Guided Exploration in Reinforcement Learning via Monte Carlo Critic Optimization
Igor Kuznetsov
TL;DR
This work tackles the limitations of random exploration in deep deterministic off-policy RL by introducing guided exploration through an Exploratory Module that leverages an ensemble of Monte Carlo critics to quantify uncertainty and generate directed action corrections. A novel MOCCO algorithm combines this exploration mechanism with a Monte Carlo-augmented critic loss, using the MC mean to temper Q-value overestimation while an on-policy exploratory correction guides action selection. Empirical results on the DMControl suite show that guided exploration improves over traditional noise-based methods, and MOCCO consistently outperforms major off-policy baselines (DDPG, TD3, SAC, and TD3-RND) with robust performance across tasks and modest hyperparameter sensitivity.
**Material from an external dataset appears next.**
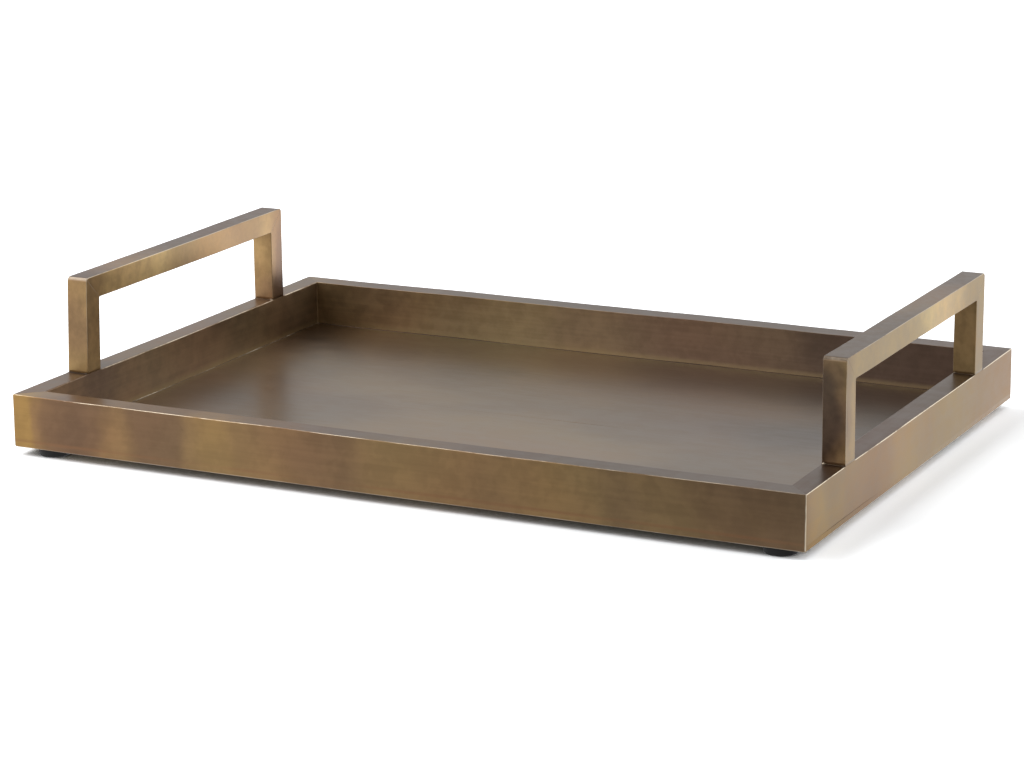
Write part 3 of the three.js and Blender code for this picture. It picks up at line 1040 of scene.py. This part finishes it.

The approach offers a practical, learnable mechanism for dynamic exploration that can enhance sample efficiency and performance in continuous control tasks, with potential extensions to model-based or memory-augmented exploration frameworks.
Abstract
The class of deep deterministic off-policy algorithms is effectively applied to solve challenging continuous control problems. Current approaches commonly utilize random noise as an exploration method, which has several drawbacks, including the need for manual adjustment for a given task and the absence of exploratory calibration during the training process. We address these challenges by proposing a novel guided exploration method that uses an ensemble of Monte Carlo Critics for calculating exploratory action correction. The proposed method enhances the traditional exploration scheme by dynamically adjusting exploration. Subsequently, we present a novel algorithm that leverages the proposed exploratory module for both policy and critic modification. The presented algorithm demonstrates superior performance compared to modern reinforcement learning algorithms across a variety of problems in the DMControl suite.